Dataset records:
◇ ◇ ◇ ◇ ◇ ◇ ◇

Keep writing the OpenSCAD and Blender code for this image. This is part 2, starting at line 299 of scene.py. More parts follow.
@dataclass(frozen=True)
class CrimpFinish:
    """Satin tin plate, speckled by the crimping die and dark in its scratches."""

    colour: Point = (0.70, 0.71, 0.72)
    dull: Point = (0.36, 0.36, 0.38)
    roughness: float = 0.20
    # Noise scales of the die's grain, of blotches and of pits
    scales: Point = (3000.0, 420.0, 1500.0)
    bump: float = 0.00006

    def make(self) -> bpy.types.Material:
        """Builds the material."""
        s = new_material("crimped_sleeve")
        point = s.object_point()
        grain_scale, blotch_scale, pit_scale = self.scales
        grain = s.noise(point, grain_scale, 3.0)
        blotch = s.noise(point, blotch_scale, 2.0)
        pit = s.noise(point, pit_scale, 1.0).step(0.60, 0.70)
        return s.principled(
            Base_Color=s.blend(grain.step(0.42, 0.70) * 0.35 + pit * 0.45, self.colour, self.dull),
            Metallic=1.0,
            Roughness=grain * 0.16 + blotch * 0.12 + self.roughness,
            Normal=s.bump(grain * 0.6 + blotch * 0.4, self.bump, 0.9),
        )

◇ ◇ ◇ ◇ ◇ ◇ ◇

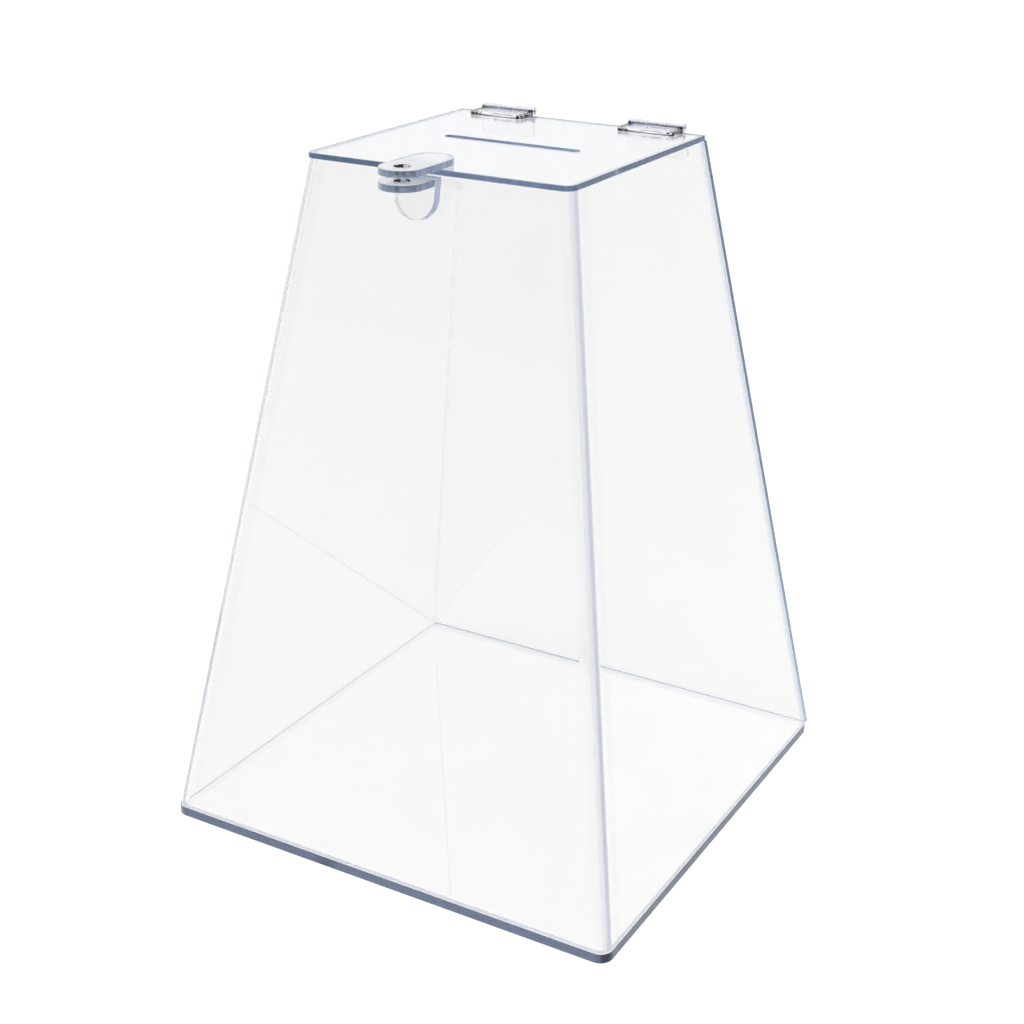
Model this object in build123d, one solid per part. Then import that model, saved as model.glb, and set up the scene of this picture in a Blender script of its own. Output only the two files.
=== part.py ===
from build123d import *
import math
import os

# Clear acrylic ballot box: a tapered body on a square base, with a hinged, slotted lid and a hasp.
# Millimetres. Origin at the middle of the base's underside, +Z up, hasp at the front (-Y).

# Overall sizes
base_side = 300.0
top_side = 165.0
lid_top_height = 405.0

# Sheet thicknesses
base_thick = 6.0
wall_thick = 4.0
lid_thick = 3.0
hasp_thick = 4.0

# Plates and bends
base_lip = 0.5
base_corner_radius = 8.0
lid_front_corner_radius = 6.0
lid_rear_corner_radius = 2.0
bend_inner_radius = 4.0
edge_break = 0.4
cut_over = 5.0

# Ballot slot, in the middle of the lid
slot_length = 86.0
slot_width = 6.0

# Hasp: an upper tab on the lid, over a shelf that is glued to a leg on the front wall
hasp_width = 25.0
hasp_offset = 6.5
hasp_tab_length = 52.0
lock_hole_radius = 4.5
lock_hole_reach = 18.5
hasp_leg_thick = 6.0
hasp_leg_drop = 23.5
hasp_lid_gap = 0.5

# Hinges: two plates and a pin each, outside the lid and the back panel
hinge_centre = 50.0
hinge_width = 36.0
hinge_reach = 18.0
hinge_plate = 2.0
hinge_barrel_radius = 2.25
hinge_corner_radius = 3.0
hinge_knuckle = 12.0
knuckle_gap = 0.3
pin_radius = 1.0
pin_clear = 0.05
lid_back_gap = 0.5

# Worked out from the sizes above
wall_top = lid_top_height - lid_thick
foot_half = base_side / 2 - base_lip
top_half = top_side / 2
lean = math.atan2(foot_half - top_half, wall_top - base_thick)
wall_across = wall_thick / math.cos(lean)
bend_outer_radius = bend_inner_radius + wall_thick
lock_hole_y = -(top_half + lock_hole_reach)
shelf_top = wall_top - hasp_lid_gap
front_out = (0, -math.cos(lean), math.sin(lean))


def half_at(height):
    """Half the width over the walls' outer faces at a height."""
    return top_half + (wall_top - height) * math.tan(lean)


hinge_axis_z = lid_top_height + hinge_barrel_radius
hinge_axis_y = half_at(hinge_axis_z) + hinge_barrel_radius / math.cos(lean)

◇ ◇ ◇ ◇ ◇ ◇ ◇

Description of the task: Quote only the lines running from the line that holds "Keep writing the" to the line that holds "bump: float = 0.00006", both ends included.

Task response:
Keep writing the OpenSCAD and Blender code for this image. This is part 2, starting at line 299 of scene.py. More parts follow.
@dataclass(frozen=True)
class CrimpFinish:
    """Satin tin plate, speckled by the crimping die and dark in its scratches."""

    colour: Point = (0.70, 0.71, 0.72)
    dull: Point = (0.36, 0.36, 0.38)
    roughness: float = 0.20
    # Noise scales of the die's grain, of blotches and of pits
    scales: Point = (3000.0, 420.0, 1500.0)
    bump: float = 0.00006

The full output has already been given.